Pensions to be safeguarded in Carpetright acquisition

Meditor Holdings Limited (MHL) has confirmed that no changes will be made to the Carpetright pension schemes if its acquisition of the company is confirmed.

In an announcement today (15 November), it was revealed that MHL and Carpetright have agreed the terms of a recommended cash offer to give MHL full control of the business.

MHL currently owns 29.9 per cent of the company and has agreed a sum of £15.2m to take control of the firm.

The announcement noted that Carpetright operates “a number of pension schemes” and that MHL “does not intend to propose any changes to the terms of such schemes or the level of employer contributions.”

The purchase is conditional on no member of the Carpetright Group making or agreeing to any “significant changes” to the pension trust deeds, benefits, qualification for accrual or the way benefits and liabilities are calculated since 27 April 2019.

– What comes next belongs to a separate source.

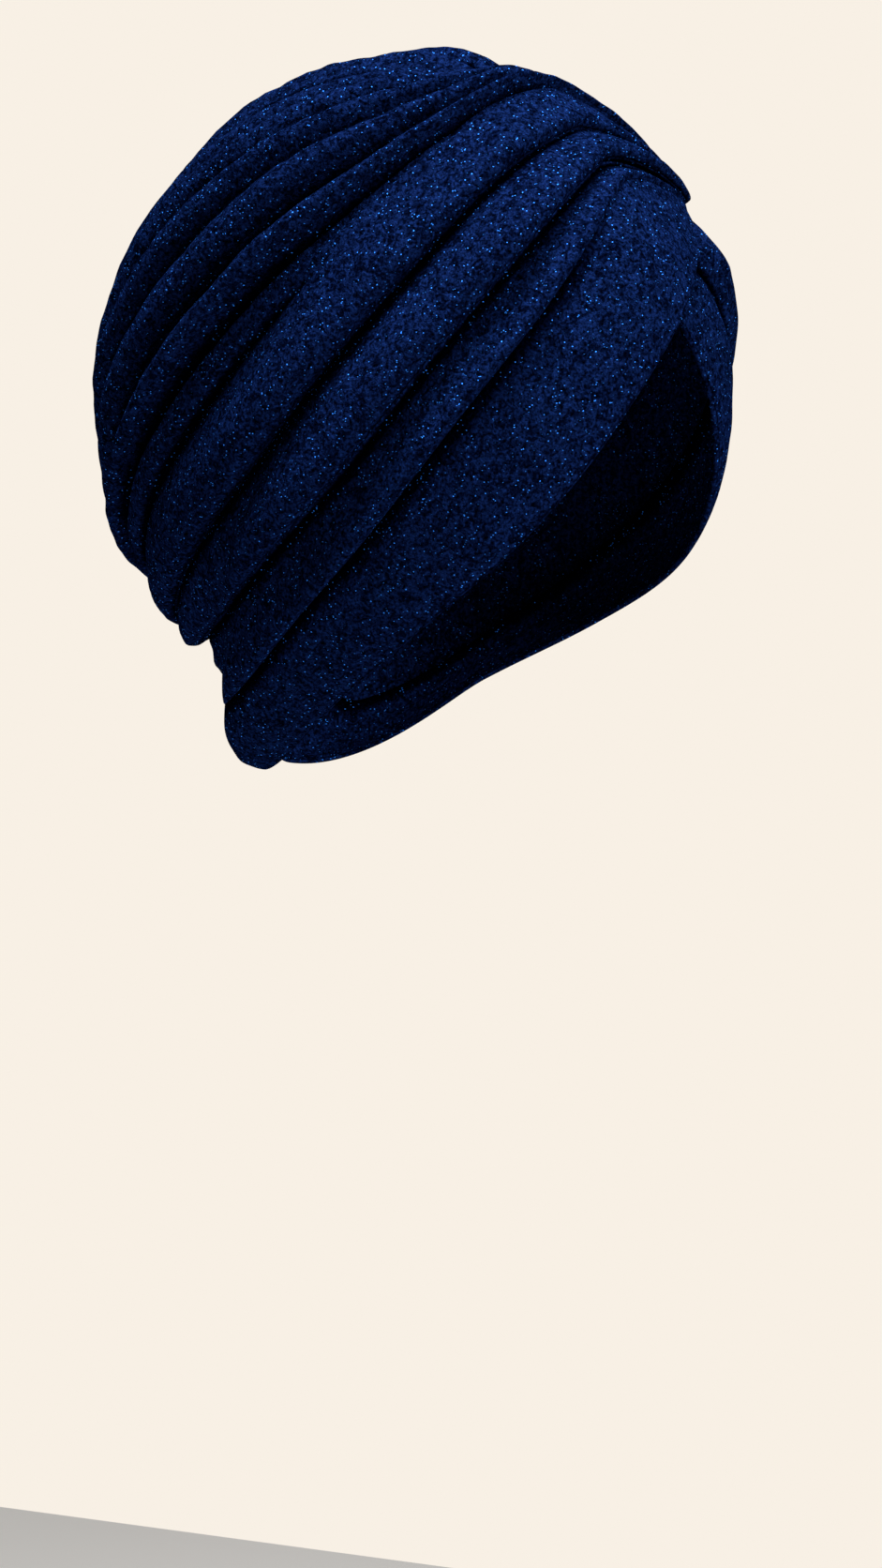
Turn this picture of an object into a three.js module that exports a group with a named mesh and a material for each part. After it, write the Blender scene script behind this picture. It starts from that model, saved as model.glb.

Carpetright approved a Company Voluntary Agreement (CVA) in April 2018, which saw the closure of 81 stores as the company was threatened by insolvency.

Following the CVA, the Pension Protection Fund reached a deal with the company that, if the CVA failed, the schemes would be protected.

Unlike other British high street brands such as BHS and Toys R Us, which had substantial pension deficits when they proposed CVAs, Carpetright’s defined benefit scheme had a deficit of £200,000 at the time.